Scantily clad -- means actors' private areas are technically covered, but I can see a lot of them.

Sexual Language -- means the dialogue contains sexually explicit language but there's no action.

Sexual Activity -- means a man and woman are performing sexual acts.

Adultery -- Means a married man or woman is involved sexually with someone besides their spouse. If this is depicted with sexual acts on stage, the list would include "sexual activity" as well.

Sex Outside of Marriage -- means a man and woman are involved sexually without being married. If this is depicted sexually on stage, the list would include "sexual activity" as well.

Homosexuality -- means this is in the show, but not physically depicted.

Homosexual activity -- means two persons of the same sex are embracing/kissing. If they do more than that, the list would include "sexual activity" as well.

Cross Dresser -- Means someone is dressing as the opposite sex. If they do more than that on stage the listing would include the corresponding "sexual activity" and/or "homosexual activity" as well.

Cross Gender -- A man is playing a female part or a woman is playing a man's part.

Suggestive Dancing -- means dancing contains sexually suggestive moves.

Derogatory (category added Fall 2012) Language or circumstances where women or people of a certain race are referred to or treated in a negative and demeaning manner.

Other content matters such as torture, suicide, or rape will be noted, with details revealed only as necessary in the review itself.

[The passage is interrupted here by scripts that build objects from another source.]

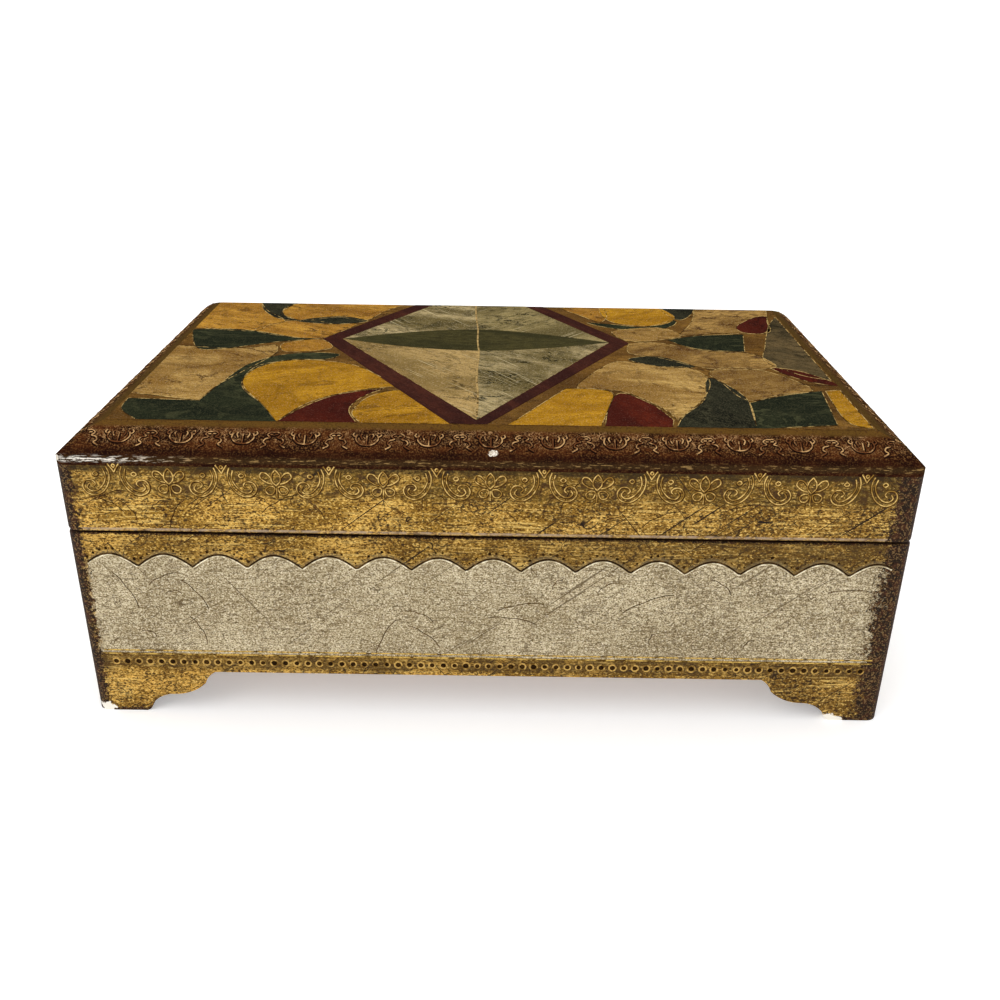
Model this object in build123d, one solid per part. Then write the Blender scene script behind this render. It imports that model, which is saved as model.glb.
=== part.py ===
"""Gilded wooden musical jewelry box on bracket feet, with a wind-up cylinder movement inside.

Millimetres, +Z up. The front faces -Y. The origin lies on the table, under the middle of the box.
The four boards of the carcass and the four rims of the lid meet in mitres. The lid turns on two butt
hinges let into the rear edge, and stops where the bevelled rear edges meet. The rear left bay holds
the movement, which is wound by a key under the floor and stopped by a wire that the closed lid
holds down.
"""

import os
from math import cos, pi, radians, sin, tan

from build123d import *

SIDES = ("front", "back", "left", "right")

# Outer box
box_width = 203.0
box_depth = 129.0
carcass_height = 51.6
lid_gap = 0.5
box_height = 77.2
wall = 8.0
corner_radius = 3.0
edge_round = 0.6

# Bracket feet: distances along the board from its corner, and heights above the table
toe_width = 12.9
toe_end, toe_rise = 14.6, 2.1
cove_end, cove_rise = 20.2, 5.2
lobe_end, lobe_rise = 28.9, 8.6
foot_width, apron_height = 31.8, 12.2
toe_bulge, cove_bulge, lobe_bulge, step_bulge = 0.45, -0.75, 1.0, -0.45
cut_below = 1.0

# Lid
top_board_edge = 1.5
shoulder_inset = 9.4
shoulder_rise = 6.1
shoulder_bulge = 0.8
print_margin = 0.5
print_thickness = 0.3

# Floor, partitions and linings
well_depth = 32.6
floor_thickness = 4.0
groove_depth = 3.0
movement_bay_width = 60.0
movement_bay_depth = 54.0
partition_thickness = 3.0
partition_drop = 4.6
lining_thickness = 1.5
lining_drop = 1.0
lid_lining_thickness = 2.0
pad_thickness = 1.8
pad_crown = 0.8
pad_edge_round = 0.7
pad_clearance = 0.3
cover_thickness = 1.5
cover_clearance = 0.3
ledge_size = 3.0

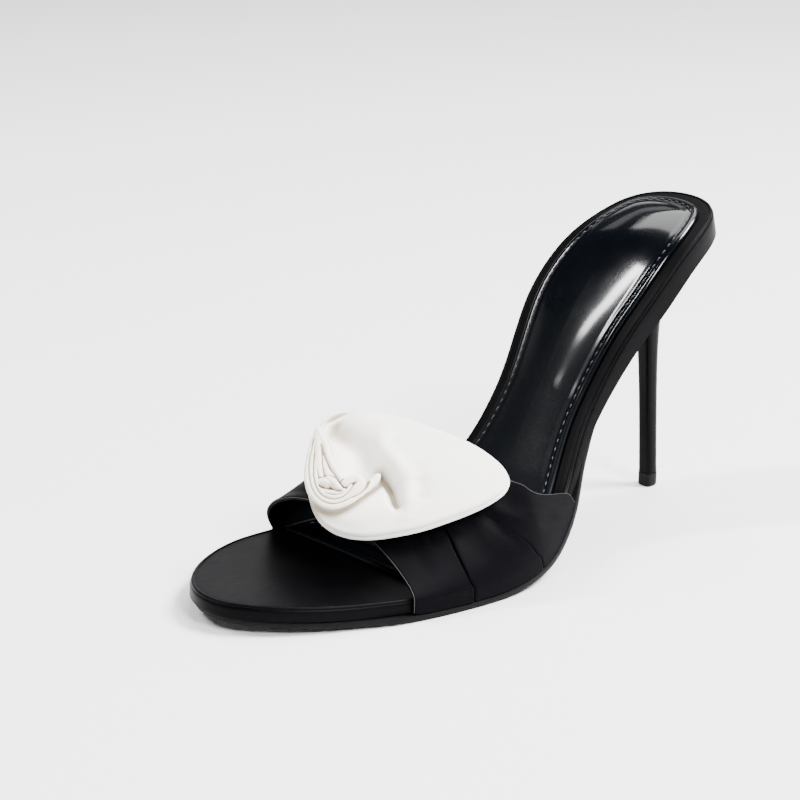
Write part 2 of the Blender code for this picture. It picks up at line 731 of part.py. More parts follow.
def main():
    """Builds the shoe."""
    for item in list(bpy.data.objects):
        bpy.data.objects.remove(item)
    shoe = bpy.data.collections.new("stiletto_mule")
    bpy.context.scene.collection.children.link(shoe)
    black_satin = satin("black_satin", SATIN_BLACK, SATIN_ROUGHNESS)
    build_outsole(shoe, satin("sole_leather", SOLE_BLACK, SOLE_ROUGHNESS))
    build_footbed(shoe, black_satin)
    build_sock(shoe, satin("sock_leather", SOCK_BLACK, SOCK_ROUGHNESS, SOCK_COAT))
    vamp = build_vamp(shoe, satin("vamp_satin", SATIN_BLACK, SATIN_ROUGHNESS))
    ivory = satin("ivory_satin", SATIN_IVORY, IVORY_ROUGHNESS)
    build_petal(shoe, ivory, vamp)
    build_bud(shoe, satin("bud_satin", SATIN_IVORY, IVORY_ROUGHNESS))
    build_heel(shoe, satin("heel_satin", SATIN_BLACK, HEEL_ROUGHNESS))
    build_top_piece(shoe, satin("lift_rubber", LIFT_BLACK, LIFT_ROUGHNESS))
    stand_on_origin(shoe)


if __name__ == "__main__":
    main()
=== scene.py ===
"""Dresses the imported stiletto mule: satin, glossy sock, pleats, rolled rosette, seams and stitches.

Metres, +Z up, toe to -Y, outer side of the left foot to +X. The last's own sizes repeat those of the
part's source, so each dressed piece lies where its solid lies.
"""

import logging
import math
from dataclasses import dataclass, field
from enum import Enum
from typing import Callable, Sequence

import bpy
import numpy as np
from mathutils import Matrix, Quaternion, Vector
from mathutils.bvhtree import BVHTree

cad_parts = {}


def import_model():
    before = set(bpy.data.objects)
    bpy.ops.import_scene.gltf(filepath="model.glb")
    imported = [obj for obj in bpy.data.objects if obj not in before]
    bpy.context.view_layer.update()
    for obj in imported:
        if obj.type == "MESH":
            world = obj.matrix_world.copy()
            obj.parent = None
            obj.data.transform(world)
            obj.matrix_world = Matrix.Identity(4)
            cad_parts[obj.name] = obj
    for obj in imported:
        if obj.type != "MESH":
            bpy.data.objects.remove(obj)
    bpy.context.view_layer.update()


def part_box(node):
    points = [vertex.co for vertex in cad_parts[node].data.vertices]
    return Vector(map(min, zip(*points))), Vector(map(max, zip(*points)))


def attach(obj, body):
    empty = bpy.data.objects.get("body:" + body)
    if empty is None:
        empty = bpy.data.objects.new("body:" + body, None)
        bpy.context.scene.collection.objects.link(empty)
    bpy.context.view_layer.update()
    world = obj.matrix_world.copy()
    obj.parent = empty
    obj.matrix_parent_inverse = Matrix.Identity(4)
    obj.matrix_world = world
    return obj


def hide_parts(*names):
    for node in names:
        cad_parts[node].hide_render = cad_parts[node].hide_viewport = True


LOG = logging.getLogger("stiletto_mule")
MM = 0.001

Colour = tuple[float, float, float, float]
Triple = tuple[float, float, float]
Path = tuple[tuple[float, float], ...]
Curve = Callable[[float], float]


# Curves through tables

def even_curve(places: Sequence[float], values: Sequence[float]) -> Curve:
    """Smooth curve through points, with even curvature.

    Args:
        places: Rising places of the points.
        values: Values at those places.

    Returns:
        The curve as a function of the place.
    """
    x, y = np.array(places, dtype=float), np.array(values, dtype=float)
    gaps = np.diff(x)
    count = len(x)
    matrix = np.eye(count)
    pull = np.zeros(count)
    for i in range(1, count - 1):
        matrix[i, i - 1:i + 2] = gaps[i - 1], 2 * (gaps[i - 1] + gaps[i]), gaps[i]
        pull[i] = 6 * ((y[i + 1] - y[i]) / gaps[i] - (y[i] - y[i - 1]) / gaps[i - 1])
    bend = np.linalg.solve(matrix, pull)

    def curve(at: float) -> float:
        """Value at a place."""
        k = int(np.clip(np.searchsorted(x, at) - 1, 0, count - 2))
        before, after, gap = at - x[k], x[k + 1] - at, gaps[k]
        return float((bend[k] * after ** 3 + bend[k + 1] * before ** 3) / (6 * gap)
                     + (y[k] / gap - bend[k] * gap / 6) * after
                     + (y[k + 1] / gap - bend[k + 1] * gap / 6) * before)

    return curve


def steady_curve(places: Sequence[float], values: Sequence[float]) -> Curve:
    """Smooth curve through points that never swings past them.

    Args:
        places: Rising places of the points.
        values: Values at those places.

    Returns:
        The curve as a function of the place.
    """
    x, y = np.array(places, dtype=float), np.array(values, dtype=float)
    gaps = np.diff(x)
    steps = np.diff(y) / gaps
    slopes = np.zeros(len(x))
    slopes[0], slopes[-1] = steps[0], steps[-1]
    for i in range(1, len(x) - 1):
        if steps[i - 1] * steps[i] > 0:
            near, far = 2 * gaps[i] + gaps[i - 1], gaps[i] + 2 * gaps[i - 1]
            slopes[i] = (near + far) / (near / steps[i - 1] + far / steps[i])

    def curve(at: float) -> float:
        """Value at a place."""
        k = int(np.clip(np.searchsorted(x, at) - 1, 0, len(x) - 2))
        t = (at - x[k]) / gaps[k]
        rise = y[k + 1] - y[k]
        return float(y[k] + gaps[k] * slopes[k] * t * (1 - t) ** 2
                     + rise * t * t * (3 - 2 * t) - gaps[k] * slopes[k + 1] * t * t * (1 - t))

    return curve


def held(value: float, low: float = 0.0, high: float = 1.0) -> float:
    """The value, held between two bounds."""
    return min(max(value, low), high)


def ease(at: float, start: float, end: float) -> float:
    """0 before start, 1 after end, soft between them."""
    t = held((at - start) / (end - start))
    return t * t * (3 - 2 * t)


def signed_power(value: float, power: float) -> float:
    """Power that keeps the sign."""
    return math.copysign(abs(value) ** power, value)


def spread(count: int, start: float, end: float) -> list[float]:
    """Even numbers from start to end."""
    return [start + (end - start) * k / (count - 1) for k in range(count)]


# The last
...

The term "throughout" added to any of the above means it happens many times throughout the show.

Reviewing Policy

I receive free seats to Broadway and Off-Broadway shows made available to all voting members of the Outer Critics Circle. Journalistically, I provide an unbiased review and am under no obligation to make positive statements. Sometimes shows do not make tickets available to reviewers. If these are shows my readers want to know about I will purchase a ticket. If a personal friend is involved in a production, I'll let you know, but it won't influence a review. If I feel there is a conflict, I won't review their portion of the production.